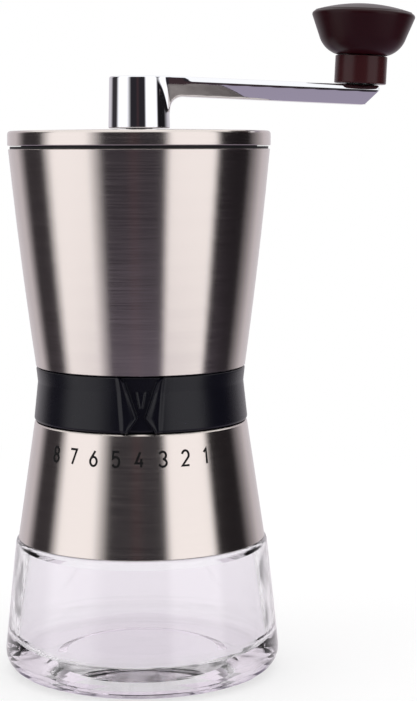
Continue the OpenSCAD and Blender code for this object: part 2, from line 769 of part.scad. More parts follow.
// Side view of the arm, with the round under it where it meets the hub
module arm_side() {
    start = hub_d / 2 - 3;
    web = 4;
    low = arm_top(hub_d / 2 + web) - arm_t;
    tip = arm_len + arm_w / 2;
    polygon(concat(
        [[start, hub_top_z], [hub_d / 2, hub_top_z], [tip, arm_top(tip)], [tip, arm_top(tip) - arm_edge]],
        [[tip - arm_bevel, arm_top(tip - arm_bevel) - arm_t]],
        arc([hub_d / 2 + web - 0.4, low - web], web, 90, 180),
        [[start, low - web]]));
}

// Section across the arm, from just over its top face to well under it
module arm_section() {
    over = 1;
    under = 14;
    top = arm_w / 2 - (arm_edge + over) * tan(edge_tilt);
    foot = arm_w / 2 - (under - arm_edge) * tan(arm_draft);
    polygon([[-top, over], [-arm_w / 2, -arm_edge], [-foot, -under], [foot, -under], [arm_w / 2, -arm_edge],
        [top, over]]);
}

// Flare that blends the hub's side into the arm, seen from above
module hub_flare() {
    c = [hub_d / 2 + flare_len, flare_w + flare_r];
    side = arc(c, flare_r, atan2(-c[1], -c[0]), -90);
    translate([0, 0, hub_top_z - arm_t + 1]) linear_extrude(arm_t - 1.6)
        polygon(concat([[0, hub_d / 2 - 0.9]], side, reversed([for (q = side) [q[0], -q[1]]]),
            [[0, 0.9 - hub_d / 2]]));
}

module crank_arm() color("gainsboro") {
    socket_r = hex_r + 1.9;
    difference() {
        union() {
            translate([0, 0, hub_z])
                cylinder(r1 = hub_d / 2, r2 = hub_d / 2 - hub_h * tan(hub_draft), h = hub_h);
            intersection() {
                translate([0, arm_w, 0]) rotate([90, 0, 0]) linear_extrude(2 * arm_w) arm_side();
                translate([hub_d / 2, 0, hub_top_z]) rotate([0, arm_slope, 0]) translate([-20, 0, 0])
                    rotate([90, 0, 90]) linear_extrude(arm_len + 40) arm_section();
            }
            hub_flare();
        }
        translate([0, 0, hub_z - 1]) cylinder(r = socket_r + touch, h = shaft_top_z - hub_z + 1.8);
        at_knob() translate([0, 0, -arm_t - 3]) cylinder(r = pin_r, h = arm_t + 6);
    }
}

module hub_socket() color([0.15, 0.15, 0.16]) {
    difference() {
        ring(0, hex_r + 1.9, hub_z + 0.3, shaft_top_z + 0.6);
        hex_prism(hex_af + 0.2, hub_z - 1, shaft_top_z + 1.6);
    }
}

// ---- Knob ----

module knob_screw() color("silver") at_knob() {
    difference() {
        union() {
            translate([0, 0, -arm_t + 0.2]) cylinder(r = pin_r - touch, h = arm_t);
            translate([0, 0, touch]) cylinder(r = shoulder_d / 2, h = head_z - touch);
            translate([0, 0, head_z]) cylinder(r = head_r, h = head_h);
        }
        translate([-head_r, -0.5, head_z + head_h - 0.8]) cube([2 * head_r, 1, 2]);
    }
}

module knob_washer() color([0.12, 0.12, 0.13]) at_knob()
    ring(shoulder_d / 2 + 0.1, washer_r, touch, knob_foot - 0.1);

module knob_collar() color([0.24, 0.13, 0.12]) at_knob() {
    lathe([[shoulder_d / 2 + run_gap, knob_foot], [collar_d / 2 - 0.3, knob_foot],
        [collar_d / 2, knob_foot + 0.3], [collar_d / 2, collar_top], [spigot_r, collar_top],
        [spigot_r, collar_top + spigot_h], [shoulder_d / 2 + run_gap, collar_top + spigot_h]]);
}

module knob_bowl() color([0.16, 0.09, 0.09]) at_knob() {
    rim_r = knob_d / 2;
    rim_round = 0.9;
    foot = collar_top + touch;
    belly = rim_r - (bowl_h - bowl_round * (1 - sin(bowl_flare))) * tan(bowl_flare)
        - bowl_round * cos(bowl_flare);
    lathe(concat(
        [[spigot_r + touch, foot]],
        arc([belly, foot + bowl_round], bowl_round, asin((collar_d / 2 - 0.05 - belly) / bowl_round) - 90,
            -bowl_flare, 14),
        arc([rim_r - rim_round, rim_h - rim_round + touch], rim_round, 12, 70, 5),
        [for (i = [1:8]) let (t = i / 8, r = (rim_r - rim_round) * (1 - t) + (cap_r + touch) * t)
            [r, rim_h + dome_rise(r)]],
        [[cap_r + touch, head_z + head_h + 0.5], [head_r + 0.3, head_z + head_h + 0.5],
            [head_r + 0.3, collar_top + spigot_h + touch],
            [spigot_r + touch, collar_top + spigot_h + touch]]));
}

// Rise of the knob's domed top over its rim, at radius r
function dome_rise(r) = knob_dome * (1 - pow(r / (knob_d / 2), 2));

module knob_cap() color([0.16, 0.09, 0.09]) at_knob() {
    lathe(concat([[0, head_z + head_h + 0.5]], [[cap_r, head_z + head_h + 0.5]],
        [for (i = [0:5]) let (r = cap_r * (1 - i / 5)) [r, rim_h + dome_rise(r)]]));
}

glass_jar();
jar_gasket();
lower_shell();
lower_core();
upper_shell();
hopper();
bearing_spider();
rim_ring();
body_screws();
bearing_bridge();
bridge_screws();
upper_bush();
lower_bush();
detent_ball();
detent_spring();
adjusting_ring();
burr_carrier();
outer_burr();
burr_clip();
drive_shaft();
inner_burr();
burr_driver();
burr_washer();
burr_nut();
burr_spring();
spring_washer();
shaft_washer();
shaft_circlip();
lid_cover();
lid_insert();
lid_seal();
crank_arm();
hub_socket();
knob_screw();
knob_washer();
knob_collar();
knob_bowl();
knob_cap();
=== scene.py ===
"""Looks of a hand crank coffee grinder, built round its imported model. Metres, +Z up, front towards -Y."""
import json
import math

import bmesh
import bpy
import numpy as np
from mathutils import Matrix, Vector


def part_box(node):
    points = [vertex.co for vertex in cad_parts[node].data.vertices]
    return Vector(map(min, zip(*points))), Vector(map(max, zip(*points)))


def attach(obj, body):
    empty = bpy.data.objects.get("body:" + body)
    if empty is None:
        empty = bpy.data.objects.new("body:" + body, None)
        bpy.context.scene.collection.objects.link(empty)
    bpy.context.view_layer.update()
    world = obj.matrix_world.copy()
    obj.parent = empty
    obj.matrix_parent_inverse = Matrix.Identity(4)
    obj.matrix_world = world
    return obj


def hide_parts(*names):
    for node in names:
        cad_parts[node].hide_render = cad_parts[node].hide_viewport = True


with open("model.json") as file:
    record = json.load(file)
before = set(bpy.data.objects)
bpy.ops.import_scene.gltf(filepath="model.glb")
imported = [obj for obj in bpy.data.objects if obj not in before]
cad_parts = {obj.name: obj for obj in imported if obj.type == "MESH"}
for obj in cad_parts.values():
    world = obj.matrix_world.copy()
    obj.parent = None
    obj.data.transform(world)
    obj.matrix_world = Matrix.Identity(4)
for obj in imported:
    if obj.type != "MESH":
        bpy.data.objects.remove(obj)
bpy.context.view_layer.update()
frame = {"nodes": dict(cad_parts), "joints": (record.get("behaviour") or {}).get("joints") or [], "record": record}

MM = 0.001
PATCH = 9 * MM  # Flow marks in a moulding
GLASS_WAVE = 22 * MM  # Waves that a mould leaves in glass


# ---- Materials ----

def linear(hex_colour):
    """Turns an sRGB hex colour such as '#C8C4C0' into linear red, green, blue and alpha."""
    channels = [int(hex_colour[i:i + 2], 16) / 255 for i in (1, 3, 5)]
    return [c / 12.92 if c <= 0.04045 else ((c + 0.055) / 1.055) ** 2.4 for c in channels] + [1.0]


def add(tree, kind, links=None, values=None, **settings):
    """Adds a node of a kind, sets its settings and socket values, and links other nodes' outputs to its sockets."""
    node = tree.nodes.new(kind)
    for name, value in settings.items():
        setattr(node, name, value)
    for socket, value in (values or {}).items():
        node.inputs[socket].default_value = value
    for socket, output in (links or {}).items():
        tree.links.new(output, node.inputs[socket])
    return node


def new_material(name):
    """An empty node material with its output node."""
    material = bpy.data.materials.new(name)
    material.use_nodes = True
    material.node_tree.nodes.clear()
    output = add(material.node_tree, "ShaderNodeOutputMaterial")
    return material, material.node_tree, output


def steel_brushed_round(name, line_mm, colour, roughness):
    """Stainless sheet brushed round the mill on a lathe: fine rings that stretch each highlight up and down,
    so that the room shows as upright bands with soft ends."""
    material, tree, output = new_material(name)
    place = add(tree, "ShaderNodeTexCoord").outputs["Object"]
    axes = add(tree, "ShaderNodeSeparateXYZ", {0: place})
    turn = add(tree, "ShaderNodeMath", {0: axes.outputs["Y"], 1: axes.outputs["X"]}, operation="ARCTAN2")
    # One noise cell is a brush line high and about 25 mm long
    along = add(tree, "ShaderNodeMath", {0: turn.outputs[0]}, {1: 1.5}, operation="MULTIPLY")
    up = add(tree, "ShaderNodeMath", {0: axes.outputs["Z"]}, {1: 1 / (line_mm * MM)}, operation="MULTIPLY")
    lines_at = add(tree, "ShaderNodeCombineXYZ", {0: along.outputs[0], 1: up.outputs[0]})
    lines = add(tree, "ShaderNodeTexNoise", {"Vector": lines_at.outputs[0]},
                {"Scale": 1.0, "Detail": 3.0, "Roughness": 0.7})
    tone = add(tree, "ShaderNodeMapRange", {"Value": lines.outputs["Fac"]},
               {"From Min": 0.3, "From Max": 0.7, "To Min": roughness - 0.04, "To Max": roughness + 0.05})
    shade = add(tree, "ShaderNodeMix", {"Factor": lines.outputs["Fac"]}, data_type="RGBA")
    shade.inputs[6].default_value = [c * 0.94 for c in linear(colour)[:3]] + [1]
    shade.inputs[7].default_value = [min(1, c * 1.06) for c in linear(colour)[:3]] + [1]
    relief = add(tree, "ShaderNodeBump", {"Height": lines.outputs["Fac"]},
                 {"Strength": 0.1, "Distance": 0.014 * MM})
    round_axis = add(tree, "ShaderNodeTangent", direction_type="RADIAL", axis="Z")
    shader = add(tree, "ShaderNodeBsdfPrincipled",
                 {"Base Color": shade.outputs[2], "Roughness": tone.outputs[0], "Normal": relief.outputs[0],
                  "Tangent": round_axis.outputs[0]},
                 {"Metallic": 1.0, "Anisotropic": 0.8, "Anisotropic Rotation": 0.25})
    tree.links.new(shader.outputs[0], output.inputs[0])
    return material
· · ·
**SHORT EXERCISE**
Search the listing above for the string "Vector". Copy every line that contains it.

**CORRECT ANSWER**
from mathutils import Matrix, Vector
    return Vector(map(min, zip(*points))), Vector(map(max, zip(*points)))
    lines = add(tree, "ShaderNodeTexNoise", {"Vector": lines_at.outputs[0]},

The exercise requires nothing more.